GOAL OF THE EXERCISE ▸
Which lines below fall between the one containing "obj.matrix_parent_inverse = Matrix.Identity(4)" and the one containing "in imported if"? Repeat them exactly, counting both of those lines, and add nothing else.
--- Begin DATASET CONTENT ---
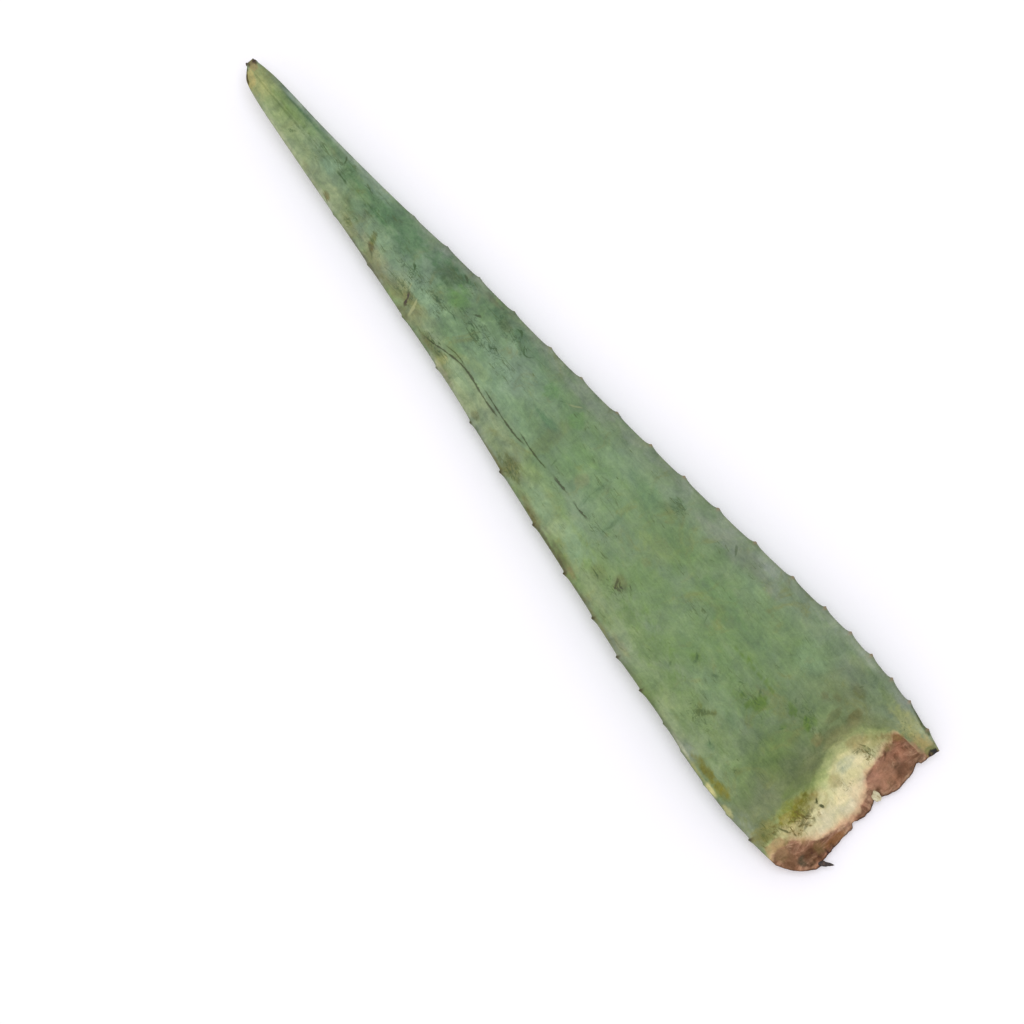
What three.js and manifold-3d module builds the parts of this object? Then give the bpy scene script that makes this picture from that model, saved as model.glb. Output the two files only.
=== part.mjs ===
// A cut aloe vera leaf, lying on its rounded back with its upper face up.
// Millimetres, +Z up. "along" is the distance from the torn base end towards the tip, which is +X.
// "across" runs from -1 at the right margin to +1 at the left one, which is +Y.
import * as THREE from 'three';
import { mergeVertices } from 'three/addons/utils/BufferGeometryUtils.js';
import Module from 'manifold-3d';

// Driving dimensions
const leafLength = 500;

// The middle of the leaf's bounding box, under which its origin lies
const middleAlong = 246.92;
const middleSide = -0.15;

// Outline seen from above: along, then how far the left and the right margin lie from the leaf's axis
const outline = [
  [0, 49.8, 50.0],
  [14, 51.6, 52.4],
  [30, 53.4, 54.6],
  [50, 54.6, 54.9],
  [75, 53.6, 53.8],
  [110, 49.7, 49.8],
  [140, 47.6, 45.6],
  [170, 44.1, 41.1],
  [245, 35.1, 31.6],
  [320, 25.0, 23.2],
  [360, 21.3, 18.6],
  [398, 17.7, 13.1],
  [450, 13.4, 7.6],
  [484, 10.1, 5.0],
  [493, 8.2, 3.6],
  [500, 2.4, 2.0],
];

// Side view: along, then the heights of the underside and of the margins above the resting surface,
// how far the upper face swells above the margins, and how deep its channel is
const profile = [
  [0, 5.0, 11.5, 2.0, 0],
  [30, 2.0, 16.0, 3.0, 0],
  [60, 0.2, 19.2, 3.8, 0],
  [100, -1.0, 20.8, 4.0, 0],
  [160, -1.2, 20.8, 3.8, 0],
  [230, -1.0, 19.2, 3.4, 0],
  [300, 0.6, 17.6, 2.8, 0.4],
  [380, 5.6, 18.4, 2.0, 1.6],
  [440, 11.0, 21.0, 1.6, 2.2],
  [480, 15.4, 22.6, 1.4, 1.4],
  [500, 18.6, 21.8, 1.0, 0],
];
const backFullness = 0.57;
const faceFullness = 0.5;
const channelSharpness = 1.6;

// The torn edge of the sheath: across, then how far in from the furthest point it lies
const tornEdge = [
  [-1, 4.4],
  [-0.86, 4.8],
  [-0.75, 6.1],
  [-0.64, 3.5],
  [-0.42, 1.4],
  [-0.17, 4.6],
  [0, 1.7],
  [0.14, 2.8],
  [0.2, 0.7],
  [0.4, -0.3],
  [0.56, -1.2],
  [0.68, -4.3],
  [0.8, -1.8],
  [0.9, 2.8],
  [0.95, 6.5],
  [1, 12],
];
const tearRoughness = 0.6;
const tearReach = 60;

// Where the thick green blade drops to the pale sheath: across, then along
const sheathLine = [
  [-1, 10],
  [-0.9, 15],
  [-0.68, 29],
  [-0.4, 39],
  [0, 37.5],
  [0.38, 31],
  [0.84, 27],
  [1, 29],
];
const stepBelow = 5;
const stepAbove = 10;
const sheathAtTear = 2.4;
const sheathAtStep = 9.5;
const sheathBlunt = 0.28;

// Marginal teeth: pitch near the base, pitch further up, where it changes, and the last tooth
const teeth = {
  left: { first: 31, nearBase: 18.5, further: 31, changeFrom: 100, changeTo: 230, last: 430 },
  right: { first: 17, nearBase: 16, further: 24, changeFrom: 80, changeTo: 115, last: 400 },
};
const pitchJitter = 2.2;
const toothReach = 1.3;
const toothRoot = 1.6;
const toothRadius = 3.8;
const toothFlatness = 0.5;
const toothLean = 0.35;
const toothLift = 0.3;
const toothSides = 6;
const smallestTooth = 0.45;
const fadeFrom = 0.5;
const scallopDepth = 0.8;
const scallopFalloff = 6;

// The dried spike on the torn edge and the two stubs on the dried tip
const spike = { along: 4, across: 0.68, length: 12.6, radius: 1.6, turn: 0.55, rise: 0.05 };
const tipStubs = [
  { along: 496, side: 1.6, length: 4.6, radius: 1.4, turn: 0.1 },
  { along: 494.6, side: -1.6, length: 5.0, radius: 1.3, turn: -0.15 },
];

const driedSides = 5;
const driedFlatness = 0.85;

// Fineness of the mesh
const baseRows = 21;
const bladeRowStep = 5;
const tipReach = 12;
const tipRows = 5;
const acrossSteps = 18;
const seed = 523;

const clamp01 = (x) => Math.min(1, Math.max(0, x));
const mix = (a, b, t) => a + (b - a) * t;

function smoothstep(from, to, x) {
  const t = clamp01((x - from) / (to - from));
  return t * t * (3 - 2 * t);
}

function seededRandom(start) {
  let state = start;
  return () => {
    state = (state * 1664525 + 1013904223) % 4294967296;
    return state / 4294967296;
  };
}

// A smooth curve through the stations that never swings past them
function curveThrough(stations, column) {
  const xs = stations.map((row) => row[0]);
  const ys = stations.map((row) => row[column]);
  const rises = xs.slice(1).map((x, i) => (ys[i + 1] - ys[i]) / (x - xs[i]));
  const slopes = xs.map((x, i) => {
    if (i === 0) return rises[0];
    if (i === xs.length - 1) return rises[i - 1];
    const product = rises[i - 1] * rises[i];
    return product > 0 ? (2 * product) / (rises[i - 1] + rises[i]) : 0;
  });
  return (x) => {
    let i = 0;
    while (i < xs.length - 2 && x > xs[i + 1]) i += 1;
    const span = xs[i + 1] - xs[i];
    const t = clamp01((x - xs[i]) / span);
    const t2 = t * t;
    const t3 = t2 * t;
    return (
      ys[i] * (2 * t3 - 3 * t2 + 1) +
      ys[i + 1] * (3 * t2 - 2 * t3) +
      slopes[i] * span * (t3 - 2 * t2 + t) +
      slopes[i + 1] * span * (t3 - t2)
    );
  };
}

const leftMargin = curveThrough(outline, 1);
const rightMargin = curveThrough(outline, 2);
const undersideHeight = curveThrough(profile, 1);
const marginHeight = curveThrough(profile, 2);
const crownHeight = curveThrough(profile, 3);
const channelDepth = curveThrough(profile, 4);
const tornAt = curveThrough(tornEdge, 1);
const sheathEndsAt = curveThrough(sheathLine, 1);

// Places of the teeth along one margin, each with its size, which fades towards the tip
function toothRow(rule, random) {
  const places = [];
  let along = rule.first;
  while (along < rule.last) {
    const size = mix(1, smallestTooth, smoothstep(fadeFrom * rule.last, rule.last, along));
    places.push({ along, size });
    const pitch = mix(rule.nearBase, rule.further, smoothstep(rule.changeFrom, rule.changeTo, along));
    along += pitch + (random() - 0.5) * 2 * pitchJitter;
  }
  return places;
}

const random = seededRandom(seed);
const leftTeeth = toothRow(teeth.left, random);
const rightTeeth = toothRow(teeth.right, random);

// The margin swells at each tooth and is scooped between two of them
function scallop(places, along) {
  for (let i = 0; i < places.length - 1; i += 1) {
    const from = places[i].along;
    const to = places[i + 1].along;
    if (along >= from && along <= to) {
      const wave = Math.max(0, Math.sin((Math.PI * (along - from)) / (to - from)));
      return -scallopDepth * Math.sqrt(wave) * places[i].size;
    }
  }
  return 0;
}

// The blade's cross-section
function undersideAt(along, across) {
  const margin = marginHeight(along);
  const depth = margin - undersideHeight(along);
  return margin - depth * (1 - across * across) ** backFullness;
}

function bladeThickness(along, across) {
  const inside = 1 - across * across;
  const depth = marginHeight(along) - undersideHeight(along);
  return (
    depth * inside ** backFullness +
    crownHeight(along) * inside ** faceFullness -
    channelDepth(along) * inside ** channelSharpness
  );
}

// The sheath is a thin wall that carries on from the blade's underside
function sheathThickness(along, across) {
  const line = sheathEndsAt(across);
  const middle = mix(sheathAtTear, sheathAtStep, clamp01((along - tornAt(across)) / line));
  return middle * (1 - across * across) ** sheathBlunt;
}

function thicknessAt(along, across) {
  const line = sheathEndsAt(across);
  const blade = bladeThickness(along, across);
  const sheath = Math.min(blade, sheathThickness(along, across));
  return mix(sheath, blade, smoothstep(line - stepBelow, line + stepAbove, along));
}

function sideAt(along, across) {
  const left = leftMargin(along) + scallop(leftTeeth, along);
  const right = rightMargin(along) + scallop(rightTeeth, along);
  const middle = (leftMargin(along) - rightMargin(along)) / 2;
  const outer = across > 0 ? left - middle : right + middle;
  const plain = (leftMargin(along) + rightMargin(along)) / 2;
  return middle + across * mix(plain, outer, Math.abs(across) ** scallopFalloff);
}

// What would lie below the resting surface is pressed flat by the leaf's weight
function pointOn(along, across, onTop) {
  const bottom = undersideAt(along, across);
  const height = onTop ? bottom + thicknessAt(along, across) : bottom;
  return new THREE.Vector3(along, sideAt(along, across), Math.max(0, height));
}

function rowPlaces() {
  const places = [];
  for (let i = 0; i < baseRows; i += 1) places.push((tearReach * i) / baseRows);
  const bladeRows = Math.round((leafLength - tipReach - tearReach) / bladeRowStep);
  for (let i = 0; i < bladeRows; i += 1) {
    places.push(mix(tearReach, leafLength - tipReach, i / bladeRows));
  }
  for (let i = 0; i <= tipRows; i += 1) {
    places.push(leafLength - tipReach * Math.cos((Math.PI / 2) * (i / tipRows)));
  }
  return places;
}

// Rows near the base bend to follow the torn edge
function alongRow(place, torn) {
  return place < tearReach ? mix(torn, tearReach, place / tearReach) : place;
}

function bladeGeometry() {
  const around = 2 * acrossSteps;
  const rows = rowPlaces();
  const tears = [];
  for (let i = 0; i <= acrossSteps; i += 1) {
    const across = Math.cos((Math.PI * i) / acrossSteps);
    tears.push(tornAt(across) + (random() - 0.5) * 2 * tearRoughness);
  }
  const positions = [];
  for (const place of rows) {
    for (let i = 0; i < around; i += 1) {
      const onTop = i <= acrossSteps;
      const column = onTop ? i : around - i;
      const across = Math.cos((Math.PI * column) / acrossSteps);
      const point = pointOn(alongRow(place, tears[column]), across, onTop);
      positions.push(point.x, point.y, point.z);
    }
  }
  const at = (row, i) => row * around + (i % around);
  const indices = [];
  for (let row = 0; row < rows.length - 1; row += 1) {
    for (let i = 0; i < around; i += 1) {
      indices.push(at(row, i), at(row, i + 1), at(row + 1, i));
      indices.push(at(row, i + 1), at(row + 1, i + 1), at(row + 1, i));
    }
  }
  const last = rows.length - 1;
  for (let i = 0; i < acrossSteps; i += 1) {
    const under = around - i;
    if (i > 0) {
      indices.push(at(0, i), at(0, under), at(0, i + 1));
      indices.push(at(last, i), at(last, i + 1), at(last, under));
    }
    if (i < acrossSteps - 1) {
      indices.push(at(0, i + 1), at(0, under), at(0, under - 1));
      indices.push(at(last, i + 1), at(last, under - 1), at(last, under));
    }
  }
  const geometry = new THREE.BufferGeometry();
  geometry.setAttribute('position', new THREE.Float32BufferAttribute(positions, 3));
  geometry.setIndex(indices);
  return geometry;
}

// A horn with its root sunk into the leaf, pointing along direction
function hornGeometry(root, direction, length, radius, sides, flatness) {
  const geometry = new THREE.ConeGeometry(radius, length, sides);
  geometry.translate(0, length / 2, 0);
  const turn = new THREE.Quaternion().setFromUnitVectors(
    new THREE.Vector3(0, 1, 0),
    direction.clone().normalize(),
  );
  geometry.applyQuaternion(turn);
  geometry.scale(1, 1, flatness);
  geometry.translate(root.x, root.y, root.z);
  return geometry;
}

function toothGeometry(tooth, side) {
  const margin = pointOn(tooth.along, side, true);
  const out = new THREE.Vector3(toothLean, side, toothLift).normalize();
  const root = margin.clone().addScaledVector(out, -toothRoot * tooth.size);
  const length = (toothRoot + toothReach) * tooth.size;
  return hornGeometry(root, out, length, toothRadius * tooth.size, toothSides, toothFlatness);
}

function spikeGeometry() {
  const root = pointOn(spike.along, spike.across, false);
  root.z += sheathAtTear / 2;
  const direction = new THREE.Vector3(-Math.cos(spike.turn), -Math.sin(spike.turn), spike.rise);
  return hornGeometry(root, direction, spike.length, spike.radius, driedSides, driedFlatness);
}

function stubGeometry(stub) {
  const root = pointOn(stub.along, 0, false);
  root.y = stub.side;
  root.z += 0.5 * thicknessAt(stub.along, 0);
  const direction = new THREE.Vector3(Math.cos(stub.turn), Math.sin(stub.turn), 0);
  return hornGeometry(root, direction, stub.length, stub.radius, driedSides, driedFlatness);
}

const wasm = await Module();
wasm.setup();

function solidOf(geometry) {
  geometry.deleteAttribute('normal');
  geometry.deleteAttribute('uv');
  const merged = mergeVertices(geometry);
  return new wasm.Manifold(
    new wasm.Mesh({
      numProp: 3,
      vertProperties: new Float32Array(merged.attributes.position.array),
      triVerts: new Uint32Array(merged.index.array),
    }),
  );
}

function geometryOf(solid) {
  const mesh = solid.getMesh();
  const geometry = new THREE.BufferGeometry();
  geometry.setAttribute('position', new THREE.BufferAttribute(mesh.vertProperties, 3));
  geometry.setIndex(new THREE.BufferAttribute(mesh.triVerts, 1));
  geometry.computeVertexNormals();
  return geometry;
}

function leafGeometry() {
  const horns = [
    ...leftTeeth.map((tooth) => toothGeometry(tooth, 1)),
    ...rightTeeth.map((tooth) => toothGeometry(tooth, -1)),
    ...tipStubs.map(stubGeometry),
    spikeGeometry(),
  ];
  let solid = solidOf(bladeGeometry());
  for (const horn of horns) solid = solid.add(solidOf(horn));
  return geometryOf(solid);
}

const leafSkin = new THREE.MeshStandardMaterial({ color: 0x7f9a76, roughness: 0.5, metalness: 0 });
const leaf = new THREE.Mesh(leafGeometry(), leafSkin);
leaf.name = 'leaf';
leaf.position.set(-middleAlong, -middleSide, 0);

const aloeLeaf = new THREE.Group();
aloeLeaf.add(leaf);

export default aloeLeaf;
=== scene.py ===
import math
import bpy
import numpy as np
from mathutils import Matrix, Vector, noise


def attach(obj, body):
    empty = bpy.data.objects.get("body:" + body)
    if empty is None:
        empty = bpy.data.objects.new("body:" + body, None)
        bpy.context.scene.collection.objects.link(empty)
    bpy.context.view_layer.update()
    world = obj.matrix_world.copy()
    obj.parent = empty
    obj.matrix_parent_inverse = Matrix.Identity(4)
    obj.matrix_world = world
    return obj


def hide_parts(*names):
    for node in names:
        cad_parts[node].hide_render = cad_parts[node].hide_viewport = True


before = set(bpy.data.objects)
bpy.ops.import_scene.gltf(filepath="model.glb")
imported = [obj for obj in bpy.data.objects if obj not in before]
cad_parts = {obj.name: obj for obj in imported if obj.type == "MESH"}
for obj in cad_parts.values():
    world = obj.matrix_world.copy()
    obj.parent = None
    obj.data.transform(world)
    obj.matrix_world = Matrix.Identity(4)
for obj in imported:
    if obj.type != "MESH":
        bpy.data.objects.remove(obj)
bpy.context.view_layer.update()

# A cut aloe vera leaf on its rounded back. Sizes are millimetres in the leaf's own terms until the mesh is
# written: "along" runs from the torn base end to the tip, "side" is how far left of the leaf's axis a
# point lies, and "across" runs from -1 at the right margin to +1 at the left one.
mm = 0.001
origin = {"along": 246.92, "side": -0.15}  # the point of the leaf that the frame's origin lies under


def smoothstep(start, end, x):
    t = np.clip((x - start) / (end - start), 0, 1)
    return t * t * (3 - 2 * t)


def mix(a, b, t):
    return a + (b - a) * t


def bump(x, centre, width):
    return np.exp(-(((x - centre) / width) ** 2))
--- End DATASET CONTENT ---
WRITTEN RESPONSE ▸
    obj.matrix_parent_inverse = Matrix.Identity(4)
    obj.matrix_world = world
    return obj


def hide_parts(*names):
    for node in names:
        cad_parts[node].hide_render = cad_parts[node].hide_viewport = True


before = set(bpy.data.objects)
bpy.ops.import_scene.gltf(filepath="model.glb")
imported = [obj for obj in bpy.data.objects if obj not in before]
cad_parts = {obj.name: obj for obj in imported if obj.type == "MESH"}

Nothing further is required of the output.